Nous avons tellement à faire et nous devons souvent lutter pour la défense de nos droits élémentaires et le premier droit est celui de l'identité, nous avons tant à lutter et tant à proposer qu'il nous semblerait être devenu soudain très pauvres et très démunis, nous Français, si vous n'étiez pas là ! Vous à nos côtés, nous auprès de vous ! Alors continuons, réussissons, Mesdames et messieurs et travaillons.
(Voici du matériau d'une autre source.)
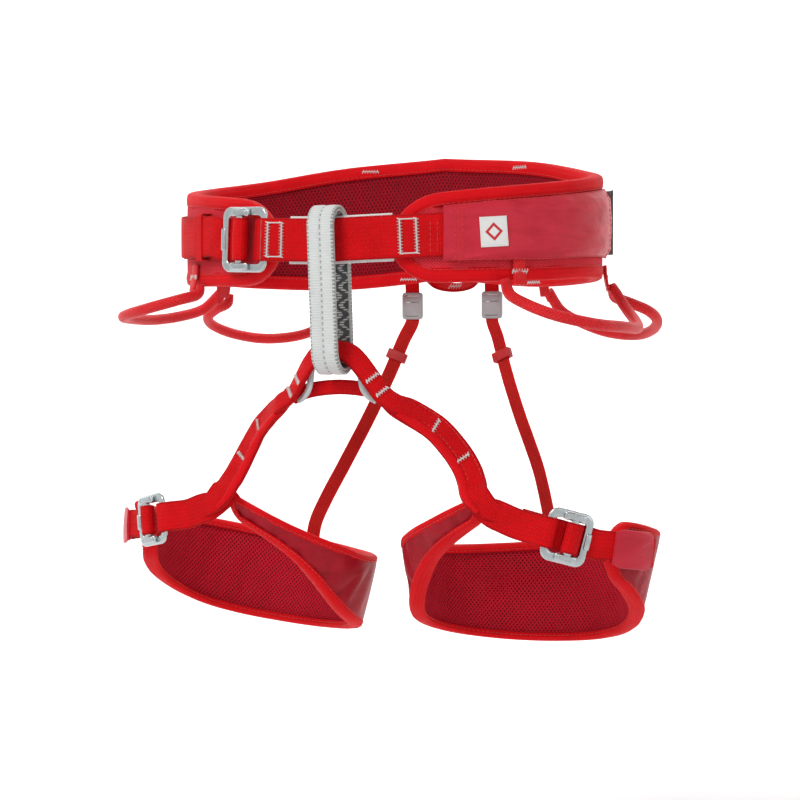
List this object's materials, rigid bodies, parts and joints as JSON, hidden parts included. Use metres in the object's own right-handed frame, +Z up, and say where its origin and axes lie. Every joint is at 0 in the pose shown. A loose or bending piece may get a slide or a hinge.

RESOLUTION ADOPTEE SUR L'EXCEPTION CULTURELLE AU GATT

Les chefs d'Etat, de gouvernement et de délégation des pays ayant en commun l'usage du français

Désireux d'encourager la vitalité de l'expression artistique des cultures nationales et régionales présentes dans chacun de leurs Etats,

Reconnaissant le rôle de l'Etat, des gouvernement et des collectivités publiques et territoriales dans la promotion, la protection et le rayonnement des industries culturelles nationales et régionales à l'intérieur de leur pays respectif mais aussi au niveau international

Soucieux de permettre aux créations de l'espace francophone de circuler largement entre leurs Etats respectifs, comme porteurs des expressions communes et des identités diversifiées

Se référant à la clause d'exception culturelle telle qu'elle est reconnue au sein de l'Accord du libre échange nord-américain (ALENA)

Conviennent d'adopter ensemble, au sein du GATT, la même exception culturelle pour toutes les industries culturelles, cette disposition constituant un moyen efficace pour maintenir une forte production culturelle francophone.